GUESS ILL TRY OUT THIS FEELINGS PLURK ugh
man I can't believe how effortlessly that got to me. the video hadn't even gone anywhere
....guess that means this is probably a touchy topic with me right now, huh.
that what you're trying to tell me, brain.
ugh. it's been a half hour and Im still goin
I really like being able to hide in seattle, I think
Im afraid of everything outside of it
all my problems are out there and I dont like being reminded of them I guess
red :<
it's ok to NOT come out, you know? it's ok to do it but it's fine to not be ready yet.
yeah... but I don't know if I'd actually ever feel 'ready'
and part of me feels like there would be this big weight lifted off my shoulders
I hate having to screen what I say and do
even if you don't feel ready, if you want to come out, that'd also be okay.
doing it via e-mail would be okay.
yeah... I think email is probably how I'd go
as least for my uncle, since there might be an explosion
maybe outing myself to my dad can be his father's day present ha ha ha :|
I think that's good. You can even recycle the same e-mail, if family members explode they'll have some time to cool d own.
I cant believe how scary this is'
have I mentioned that sometimes I forget Im gay???
because her parents and everyone here is so cool about it, no one glances twice
and then Ill leave seattle or think about traveling somewhere or talking to someone from home
or Ill think about what life used to be
I mean YOU KNOW how cool my parents are, and how no one in this city cares, and how I've got no idea how bad it is in the rest of the country...
and Ill be like... wtf Im one of the gays?? when did that happen??
But I'm still, like, scared to come out to my grandparents.
My harmless, Washington grandparents. :|
The worst that they'll do is... Frown and suggest I look to God for answers or whatever, but still, the thought of being JUDGED by family is terrifying.

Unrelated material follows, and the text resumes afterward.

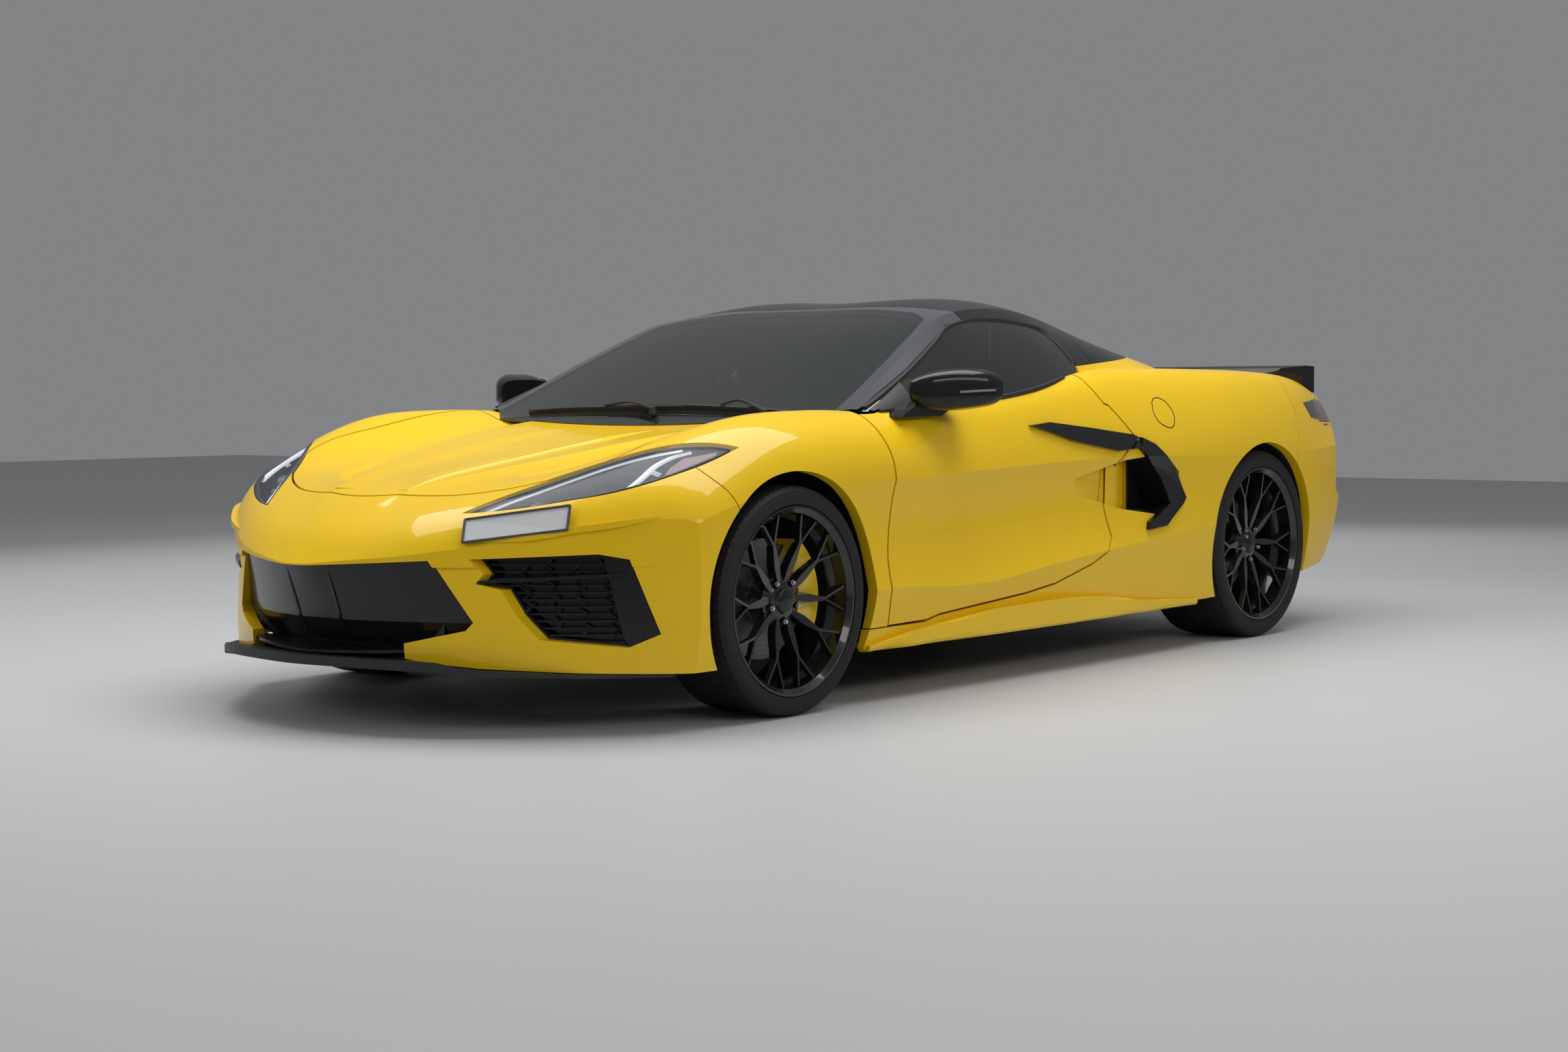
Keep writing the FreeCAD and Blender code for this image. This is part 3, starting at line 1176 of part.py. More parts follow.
arms = []
for x, y, z, inner in (
    (front_axle_x, front_wheel_y - size.kingpin_offset + 20, front_axle_z, across(440)),
    (rear_axle_x, rear_wheel_y - 75, rear_axle_z, across(440)),
):
    arms.append(wishbone(x, y, z + 118 + size.seat_gap, inner, size.arm_spread / 1.4))
    arms.append(wishbone(x, y, z - 142 - size.seat_gap, inner, size.arm_spread))
suspension = keep("suspension", both_sides(Part.makeCompound(arms)), floor_pan, rear_knuckles.Shape)
arch_liners = keep_pair("arch_liners", liners_left, suspension, floor_pan, sill_left)

doc.recompute()
failed = [o.Name for o in doc.Objects if "Invalid" in o.State or "Error" in o.State]
if failed:
    raise RuntimeError(f"these objects failed: {failed}")
for name, feature in parts.items():
    shape = feature.Shape
    if shape.isNull() or not shape.isValid() or not shape.Solids:
        raise RuntimeError(f"{name} has no valid solid")
for name, feature in parts.items():
    feature.Shape.exportStep(f"parts/{name}.step")
    print(name, len(feature.Shape.Solids), round(feature.Shape.Volume / 1e6, 2))
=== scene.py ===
# %% [markdown]
# # A mid-engined coupe car in yellow
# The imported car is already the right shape: every panel, pane, wheel and lamp body is there, in metres, with
# the floor at zero, the nose towards +X and the car's left side towards +Y. This lesson gives each surface its
# finish and adds the parts that are too thin or too fine for the panels: lamp strips, meshes, wipers, trims,
# cushions, stitches and tread. Each step first says what the real thing is, and then why it is made that way.

import math

import bmesh
import bpy
from mathutils import Matrix, Vector
from mathutils.bvhtree import BVHTree
from mathutils.kdtree import KDTree


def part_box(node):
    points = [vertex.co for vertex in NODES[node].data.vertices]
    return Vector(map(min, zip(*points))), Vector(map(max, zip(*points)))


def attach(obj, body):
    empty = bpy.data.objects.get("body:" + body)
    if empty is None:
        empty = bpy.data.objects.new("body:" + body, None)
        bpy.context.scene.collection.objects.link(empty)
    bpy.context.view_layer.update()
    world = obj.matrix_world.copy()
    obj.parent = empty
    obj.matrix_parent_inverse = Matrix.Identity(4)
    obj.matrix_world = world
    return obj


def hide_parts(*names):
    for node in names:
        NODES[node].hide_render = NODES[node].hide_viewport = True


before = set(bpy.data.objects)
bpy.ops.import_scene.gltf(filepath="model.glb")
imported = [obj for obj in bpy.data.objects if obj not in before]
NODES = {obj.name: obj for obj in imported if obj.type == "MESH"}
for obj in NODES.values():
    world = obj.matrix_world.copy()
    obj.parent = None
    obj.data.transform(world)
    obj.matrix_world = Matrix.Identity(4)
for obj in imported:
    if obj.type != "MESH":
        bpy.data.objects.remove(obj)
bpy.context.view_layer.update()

# %% [markdown]
# ## Where things are
# The body was drawn by station, the distance behind the front axle, so the same numbers are used here: a point
# on the car is its station, its half width and its height in millimetres. Sections of bars, thicknesses and
# offsets are in metres, as Blender has them.

# %% Places on the car
FRONT_AXLE_X = 1.278
SIDES = (("left", 1), ("right", -1))
ENDS = ("front_left", "front_right", "rear_left", "rear_right")


def at(station, y, z):
    """A drawn point, in millimetres, as a point of the scene."""
    return Vector((FRONT_AXLE_X - station / 1000, y / 1000, z / 1000))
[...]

No one wants to be looked down on for what they're doing, especially by family you're really close to.
It makes perfect sense why you're upset about it.
and I just remember all the times it has come up, all the things they've said, all the judging of "Other"
I was there too. I was raised in it.
you know them. you've seen how they react to it.
and so now sometimes I'll realize with this pang
It's not fair that you've got to deal with it and not know if there's going to be fallout because of it.
oh my god I'm one of them
I think I agree with Senri that... coming out to some people ahead of time might be a good way to soften the blow when you actually visit.
you might be scared and never properly ready but it might be worth it to have it all out on the table. I feel like there are probably other closeted or queer family members who will be your allies.
even if in really subtle ways...?
oh yeah there's no way that I'm going there TO come out
and I absolutely think you should come out ahead of time.
yeah there's no question about that
but if anything, that shortens my deadline to do it
you have us on your team!
It'll be way easier if everyone clearly understands the terms of your visiting. :| To be a daughter and sister, and not the "gay (??) relative who moved away suddenly and needs to explain"
I do want to make some terms clear
like hey Im here and Im with my girlfriend
dont ask to see me if thats going to be a problem
are you guys renting a car?
(thanks for not auto-updating, plurk)
you can't get around with public transportation there
good, then you can bail. you have so much implicit power if you can just leave.
WELL yeah kind of. my mom really wants me to stay at her place
I have to figure out a compromise or something
if someone wants to make it a big feelstalk of stuff you've explicitly said you're not up for, you can give them two topic changes and if they don't take a hint, you can remember there's something you have to
I dont want to stay there
luckily I think they're all probably too anti-confrontation for that
most of them are more passive aggressive
rehearse what you're going to do mentally. you can have plans for both bouncing passive-aggression and direct confrontation.
you shouldn't have to take that shit and if you decide to push back on it it's not wrong.
the nice thing you opening communications is that... it gives them no excuse to be weird about it later...
like, if they've got a problem and don't say anything to you about it, it's on them.
if they are passive-aggressive later, that's them being horrible and not your fault at all. YOU DID YOUR BIT you opened up the floor for communication.
I will fight them with my little fists if I must
and boy... the mental rehearsing is going to be happening nonstop
its already on my mind all the time
you CAN do this. it's surmountable. you can just take it in baby steps.